Dans son récent livre, le citoyen bruxellois - ‘malgré lui’ - Carles Puigdemont, mais avant tout ancien ‘President’ Catalan, défend l’idée selon laquelle l’indépendance catalane serait une opportunité pour l’Europe. Est-ce si simple?

Le blocage actuel

S’il faut respecter le principe de non ingérence dans les affaires intérieures, force est de constater que les perspectives d’accord entre la Catalogne et le pouvoir central Espagnol sont inexistantes. L’arrivée des socialistes au Gouvernement, en lieu et place du parti populaire et de Mariano Rajoy, a certes laissé entrevoir une amélioration dans la relation. Mais aucune avancée concrète n’a été enregistrée.

Menaçant il y a peu quelques jours de retirer leur soutien au Gouvernement Sanchez en cas de non-organisation d’un référendum d'autodétermination, les indépendantistes Catalans viennent d’ailleurs de rehausser la pression sur Madrid. De nouvelles élections ne sont pas à exclure. Les chances de voir les acteurs politiques se mettre d’accord sur un agenda de négociation sont proches de zéro. Alors que fait-on?

Antigone face à Créon

Affirmer que la démocratie, et l’Europe, sortiraient gagnants, en prenant fait et cause pour la cause indépendantiste catalane est néanmoins erroné. Car des dizaines de millions d’Espagnols auront alors justement le sentiment inverse, celui d’une démocratie qui n’est plus légitime.

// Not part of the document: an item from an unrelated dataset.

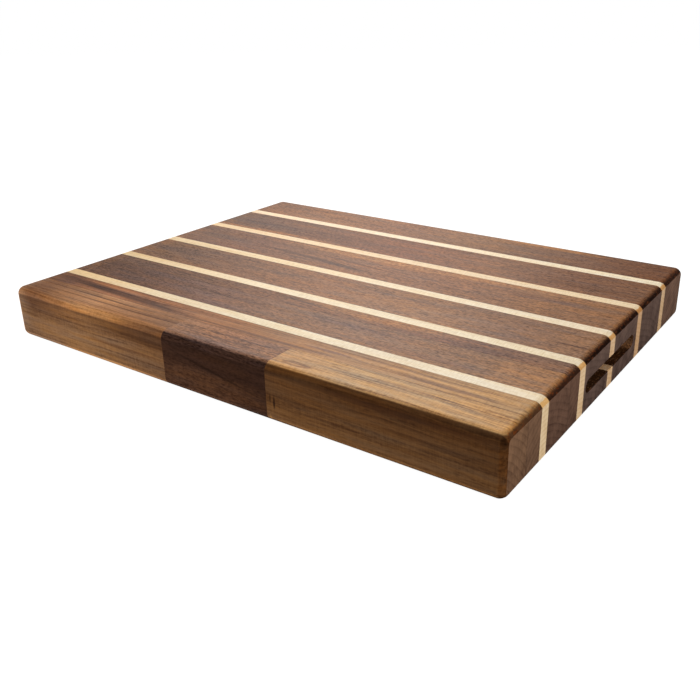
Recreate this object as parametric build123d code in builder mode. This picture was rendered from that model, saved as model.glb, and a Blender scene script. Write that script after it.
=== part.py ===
from build123d import *
import os

# Thick edge-laminated cutting board: dark walnut lanes with thin maple strips glued between them.
# Driving dimensions, in millimetres. Origin: centre of the underside.
# +X runs along the length, +Y from the front edge to the back, +Z up.
board_length = 431.8
board_thickness = 42.0
lane_widths = [46.1, 48.3, 44.9, 48.0, 47.7, 47.2]  # walnut lanes, from the front to the back
strip_width = 9.6  # maple strip between two lanes
edge_radius = 6.35  # roundover on every outside edge
end_trim = 0.75  # sanded off each end after the roundover, so the end meets it at a crisp arris

front_block_width = 27.6  # short blocks that are butted end to end along the front edge
middle_block_length = 94.8
middle_block_offset = 0.2  # how far the middle block stands from the middle of the length
second_lane_front_width = 32.8  # wider of the two staves that make the second lane

slot_length = 93.0  # finger slot in each end, measured along the end
slot_height = 9.4
slot_depth = 15.0
slot_mouth_radius = 0.5  # sanded edge round the mouth of a slot

# Positions that follow from the driving dimensions.
board_width = sum(lane_widths) + strip_width * (len(lane_widths) - 1)
half_length = board_length / 2
lane_starts = [
    sum(lane_widths[:index]) + strip_width * index - board_width / 2 for index in range(len(lane_widths))
]
lane_ends = [start + width for start, width in zip(lane_starts, lane_widths)]
slot_centre_y = (lane_ends[2] + lane_starts[3]) / 2  # the slots are centred on the middle strip


# The whole board after it is glued up: all twelve edges are rounded, the ends are sanded back flat,
# and then a finger slot is cut into each end and the edge round its mouth is eased.
with BuildPart() as blank:
    with BuildSketch(Plane.XY):
        Rectangle(board_length + 2 * end_trim, board_width)
    extrude(amount=board_thickness)
    fillet(blank.edges(), radius=edge_radius)
    with BuildSketch(Plane.XY):
        Rectangle(board_length, board_width)
    extrude(amount=board_thickness, mode=Mode.INTERSECT)
    for side in (1, -1):
        with BuildSketch(Plane.YZ.offset(side * half_length)):
            with Locations((slot_centre_y, board_thickness / 2)):
                SlotOverall(slot_length, slot_height)
        extrude(amount=-side * slot_depth, mode=Mode.SUBTRACT)
    right_end = blank.faces().sort_by(Axis.X)[-1]
    left_end = blank.faces().sort_by(Axis.X)[0]
    fillet(right_end.inner_wires().edges() + left_end.inner_wires().edges(), radius=slot_mouth_radius)


def make_stave(name, x_from, x_to, y_from, y_to):
    # One glued piece: its share of the board, with the board's own rounded edges and slots.
    with BuildPart() as stave:
        with BuildSketch(Plane.XY):
            with Locations(((x_from + x_to) / 2, (y_from + y_to) / 2)):
                Rectangle(x_to - x_from, y_to - y_from)
        extrude(amount=board_thickness)
        add(blank.part, mode=Mode.INTERSECT)
    stave.part.label = name
    export_step(stave.part, f"parts/{name}.step")


os.makedirs("parts", exist_ok=True)

# Front lane: three short blocks in a row, with one full-length stave glued behind them.
front_seam_y = lane_starts[0] + front_block_width
left_joint_x = middle_block_offset - middle_block_length / 2
right_joint_x = middle_block_offset + middle_block_length / 2
make_stave("walnut_front_left", -half_length, left_joint_x, lane_starts[0], front_seam_y)
make_stave("walnut_front_middle", left_joint_x, right_joint_x, lane_starts[0], front_seam_y)
make_stave("walnut_front_right", right_joint_x, half_length, lane_starts[0], front_seam_y)
make_stave("walnut_front_inner", -half_length, half_length, front_seam_y, lane_ends[0])

# Second lane: two full-length staves side by side.
second_seam_y = lane_starts[1] + second_lane_front_width
make_stave("walnut_second_front", -half_length, half_length, lane_starts[1], second_seam_y)
make_stave("walnut_second_back", -half_length, half_length, second_seam_y, lane_ends[1])

# The other four lanes are one board each.
for name, start, end in zip(("third", "fourth", "fifth", "rear"), lane_starts[2:], lane_ends[2:]):
    make_stave(f"walnut_{name}", -half_length, half_length, start, end)

# A maple strip fills the gap between each two neighbouring lanes.
for number, (start, end) in enumerate(zip(lane_ends[:-1], lane_starts[1:]), start=1):
    make_stave(f"maple_strip_{number}", -half_length, half_length, start, end)
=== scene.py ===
from math import radians
import bpy
from mathutils import Matrix, Vector


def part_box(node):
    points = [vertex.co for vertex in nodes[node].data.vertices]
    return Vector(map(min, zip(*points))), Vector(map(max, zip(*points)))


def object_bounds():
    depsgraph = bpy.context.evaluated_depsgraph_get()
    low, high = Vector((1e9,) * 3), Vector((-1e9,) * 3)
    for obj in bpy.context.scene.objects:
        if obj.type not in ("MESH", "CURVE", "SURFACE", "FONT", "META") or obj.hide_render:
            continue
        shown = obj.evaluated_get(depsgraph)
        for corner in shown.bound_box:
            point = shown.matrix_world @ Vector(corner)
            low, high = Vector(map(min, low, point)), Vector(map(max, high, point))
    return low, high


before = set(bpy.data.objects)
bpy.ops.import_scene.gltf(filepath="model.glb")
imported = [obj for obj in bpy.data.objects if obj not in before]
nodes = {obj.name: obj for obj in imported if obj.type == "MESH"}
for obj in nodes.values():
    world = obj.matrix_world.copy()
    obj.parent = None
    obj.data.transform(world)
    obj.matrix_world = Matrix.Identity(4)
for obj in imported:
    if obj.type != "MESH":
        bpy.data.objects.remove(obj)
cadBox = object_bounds()
mmPerMetre = 1000


def inMillimetres(box):
    return [[value * mmPerMetre for value in corner] for corner in box]


boardLow, boardHigh = inMillimetres(cadBox)
boardLength = boardHigh[0] - boardLow[0]
boardMiddle = (boardLow[2] + boardHigh[2]) / 2  # halfway up the board's thickness
noiseMiddle = 0.5  # a noise runs from 0 to 1 about this
print("board loaded:", len(nodes), "staves and strips")


class Wire:
    # an output socket that sums can be done on: each operator adds a Math node
    def __init__(self, bench, socket):
        self.bench = bench
        self.socket = socket

    def __add__(self, other):
        return self.bench.maths("ADD", self, other)

    def __sub__(self, other):
        return self.bench.maths("SUBTRACT", self, other)

    def __mul__(self, other):
        return self.bench.maths("MULTIPLY", self, other)

    def __truediv__(self, other):
        return self.bench.maths("DIVIDE", self, other)

    def __pow__(self, other):
        return self.bench.maths("POWER", self, other)

    def __radd__(self, other):
        return self.bench.maths("ADD", other, self)

    def __rsub__(self, other):
        return self.bench.maths("SUBTRACT", other, self)

    def __rmul__(self, other):
        return self.bench.maths("MULTIPLY", other, self)

    def __abs__(self):
        return self.bench.maths("ABSOLUTE", self, 0)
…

La démocratie repose sur l’Etat de droit, l’alternance politique et la liberté de la presse. Or les indépendantistes n’ont pas respecté l’Etat de droit espagnol, qu’ils considèrent comme ‘illégitime’ sur base de nombreux griefs, qui sont politiques. Ils revendiquent un droit à l’autodétermination, qui n’est pas accepté au sein de l’Union Européenne. La voie juridique ne leur offre par conséquent que peu d’espoir. Tel Créon face à Antigone, l’Etat Espagnol dispose de la force de la loi, ce qui lui a permis, légalement, d’emprisonner certains leaders Catalans. Inutile de dire que cela a été perçu en Catalogne comme un acte anti démocratique et d’une terrible violence.

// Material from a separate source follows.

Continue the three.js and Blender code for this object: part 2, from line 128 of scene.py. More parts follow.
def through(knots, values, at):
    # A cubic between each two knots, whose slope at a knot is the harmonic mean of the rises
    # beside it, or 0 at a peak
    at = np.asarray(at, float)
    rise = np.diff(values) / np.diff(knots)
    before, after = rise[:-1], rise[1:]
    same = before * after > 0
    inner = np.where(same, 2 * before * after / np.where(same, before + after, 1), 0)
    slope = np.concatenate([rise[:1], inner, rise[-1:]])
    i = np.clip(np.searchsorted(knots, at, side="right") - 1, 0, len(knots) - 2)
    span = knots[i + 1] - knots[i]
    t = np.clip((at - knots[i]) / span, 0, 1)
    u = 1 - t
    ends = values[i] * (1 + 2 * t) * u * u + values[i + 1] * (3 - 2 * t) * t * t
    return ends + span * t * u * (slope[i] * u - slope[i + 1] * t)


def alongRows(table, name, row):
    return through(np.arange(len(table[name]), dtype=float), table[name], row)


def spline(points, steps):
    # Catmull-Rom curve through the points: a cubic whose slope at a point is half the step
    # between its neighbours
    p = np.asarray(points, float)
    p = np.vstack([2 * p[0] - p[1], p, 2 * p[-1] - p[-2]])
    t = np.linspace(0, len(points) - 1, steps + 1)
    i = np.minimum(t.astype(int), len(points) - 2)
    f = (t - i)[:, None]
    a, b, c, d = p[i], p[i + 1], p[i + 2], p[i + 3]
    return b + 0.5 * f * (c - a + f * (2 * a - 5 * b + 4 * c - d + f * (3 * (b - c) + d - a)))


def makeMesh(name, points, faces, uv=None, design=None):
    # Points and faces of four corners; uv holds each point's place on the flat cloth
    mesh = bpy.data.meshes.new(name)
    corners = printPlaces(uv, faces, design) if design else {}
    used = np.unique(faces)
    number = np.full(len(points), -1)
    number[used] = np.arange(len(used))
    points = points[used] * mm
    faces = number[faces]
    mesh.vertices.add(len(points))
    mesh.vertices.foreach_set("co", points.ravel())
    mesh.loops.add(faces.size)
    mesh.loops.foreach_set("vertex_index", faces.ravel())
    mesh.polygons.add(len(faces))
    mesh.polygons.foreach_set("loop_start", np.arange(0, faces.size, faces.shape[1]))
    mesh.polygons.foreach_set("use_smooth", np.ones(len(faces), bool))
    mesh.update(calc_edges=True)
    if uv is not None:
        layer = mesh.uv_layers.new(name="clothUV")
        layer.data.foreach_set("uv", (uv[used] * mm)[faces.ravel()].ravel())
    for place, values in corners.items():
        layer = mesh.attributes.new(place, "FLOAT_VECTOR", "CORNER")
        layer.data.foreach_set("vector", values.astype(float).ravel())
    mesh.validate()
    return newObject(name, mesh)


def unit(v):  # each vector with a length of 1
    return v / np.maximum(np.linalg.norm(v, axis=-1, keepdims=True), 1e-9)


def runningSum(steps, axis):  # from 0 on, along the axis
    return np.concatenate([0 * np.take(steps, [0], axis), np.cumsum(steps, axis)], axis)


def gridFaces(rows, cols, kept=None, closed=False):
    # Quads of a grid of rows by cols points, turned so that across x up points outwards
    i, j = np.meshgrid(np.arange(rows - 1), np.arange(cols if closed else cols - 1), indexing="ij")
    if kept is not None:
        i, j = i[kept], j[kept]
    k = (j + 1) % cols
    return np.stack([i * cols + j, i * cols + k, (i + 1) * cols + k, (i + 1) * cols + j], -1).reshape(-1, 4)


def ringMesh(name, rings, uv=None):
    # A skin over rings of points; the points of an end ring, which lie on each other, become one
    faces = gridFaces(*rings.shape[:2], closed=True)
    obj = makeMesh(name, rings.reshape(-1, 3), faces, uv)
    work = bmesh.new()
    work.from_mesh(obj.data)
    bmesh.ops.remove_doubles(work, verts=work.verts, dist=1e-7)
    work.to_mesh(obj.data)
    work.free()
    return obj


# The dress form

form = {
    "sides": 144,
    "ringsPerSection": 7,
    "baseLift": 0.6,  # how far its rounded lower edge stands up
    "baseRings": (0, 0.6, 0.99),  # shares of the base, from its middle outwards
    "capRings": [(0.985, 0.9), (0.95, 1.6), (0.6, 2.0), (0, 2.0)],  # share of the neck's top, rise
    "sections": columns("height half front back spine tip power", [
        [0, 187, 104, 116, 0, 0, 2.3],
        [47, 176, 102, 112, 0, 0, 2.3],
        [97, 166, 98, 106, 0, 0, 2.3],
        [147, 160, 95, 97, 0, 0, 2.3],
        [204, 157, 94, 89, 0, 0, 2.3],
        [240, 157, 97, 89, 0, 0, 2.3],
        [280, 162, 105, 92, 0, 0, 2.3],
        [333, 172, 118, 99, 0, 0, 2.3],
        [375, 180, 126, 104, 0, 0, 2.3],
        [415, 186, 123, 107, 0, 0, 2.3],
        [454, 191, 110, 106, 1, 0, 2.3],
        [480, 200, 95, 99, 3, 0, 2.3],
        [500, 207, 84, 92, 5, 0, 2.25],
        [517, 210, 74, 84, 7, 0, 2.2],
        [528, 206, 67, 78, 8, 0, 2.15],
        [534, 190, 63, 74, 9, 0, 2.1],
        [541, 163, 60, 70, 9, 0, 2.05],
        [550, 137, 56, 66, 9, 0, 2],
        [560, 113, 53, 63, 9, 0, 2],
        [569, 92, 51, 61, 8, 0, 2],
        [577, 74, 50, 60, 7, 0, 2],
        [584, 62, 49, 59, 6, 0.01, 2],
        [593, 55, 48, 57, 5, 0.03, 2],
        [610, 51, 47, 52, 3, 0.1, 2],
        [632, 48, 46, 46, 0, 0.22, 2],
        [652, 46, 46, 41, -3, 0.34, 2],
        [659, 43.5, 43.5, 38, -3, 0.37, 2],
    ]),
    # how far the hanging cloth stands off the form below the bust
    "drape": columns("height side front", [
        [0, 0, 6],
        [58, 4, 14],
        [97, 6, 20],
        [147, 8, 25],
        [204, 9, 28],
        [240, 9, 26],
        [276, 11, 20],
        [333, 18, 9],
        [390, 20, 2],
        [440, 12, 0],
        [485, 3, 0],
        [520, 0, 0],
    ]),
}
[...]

Face à Madrid, une majorité de Catalans considèrent leur cause comme juste, légitime, comme Antigone lorsqu’elle a fait front à Créon. C’est amplement suffisant pour mobiliser des millions de personnes dans les rues de Catalogne. Leurs arguments sont donc plutôt du ressort d’un droit légitime ou naturel à se voir reconnaître davantage d’autonomie (un ‘Estatut’). Les Catalans souhaitent logiquement bénéficier d’un plus grand respect du pouvoir central qui, depuis de nombreuses années, ignore leurs revendications et sous-estime la montée en puissance d’une frustration au sein de la population.

Une médiation européenne?

Pendant que la société Catalane et Espagnole continuent de se fissurer autour de cette question, force est de constater qu’on en parle beaucoup, mais qu’aucune avancée concrète ne voit le jour.

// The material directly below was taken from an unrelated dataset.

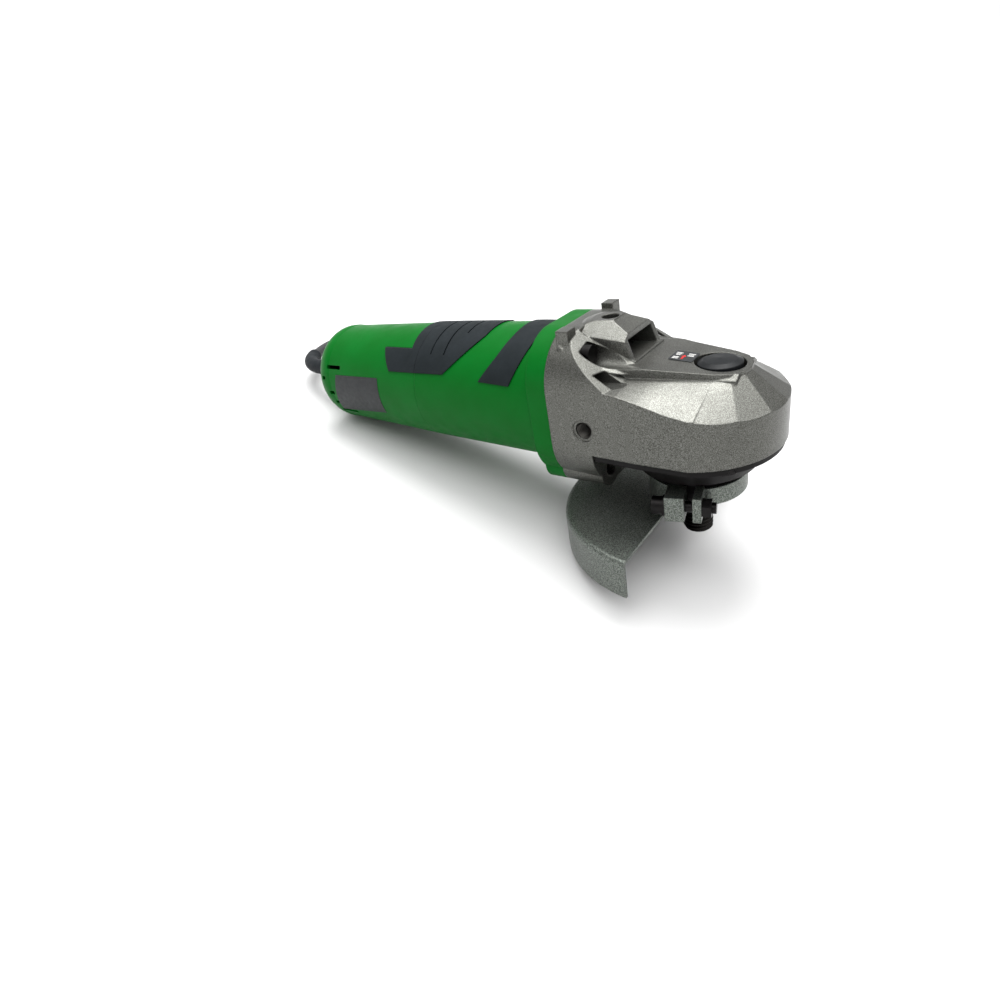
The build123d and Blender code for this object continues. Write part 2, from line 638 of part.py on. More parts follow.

D’où cette question opportune: le moment n’est il pas venu pour l’Europe de faire preuve de leadership? Quitte à sortir de son rôle attentiste et légaliste qui laisse les deux parties en ‘stand-by’ depuis des années? L’intérêt d’une telle initiative inédite est clair: repositionner l’Europe comme une force politique, capable de générer des compromis faisant avancer l’Europe vers davantage d’unité, dans le respect de la diversité des cultures et langues de l’Union. Pourquoi ne pas envoyer une délégation de quelques personnes, désignées par les deux camps, qui joueraient un rôle de médiation? Ces acteurs pourraient alors définir un calendrier devant aboutir à mettre rapidement les parties autour de la table pour dégager un compromis, en toute discrétion.

Cela peut sembler naïf, mais ni la légalité invoquée par Madrid, ni l’obstination des indépendantistes ou encore l’attentisme de l’Europe ne font bouger les lignes. Bien d’autres défis, plus menaçants, nécessitent aujourd’hui l’énergie du monde politique.

Egalement paru dans L’Echo du 12 octobre 2018.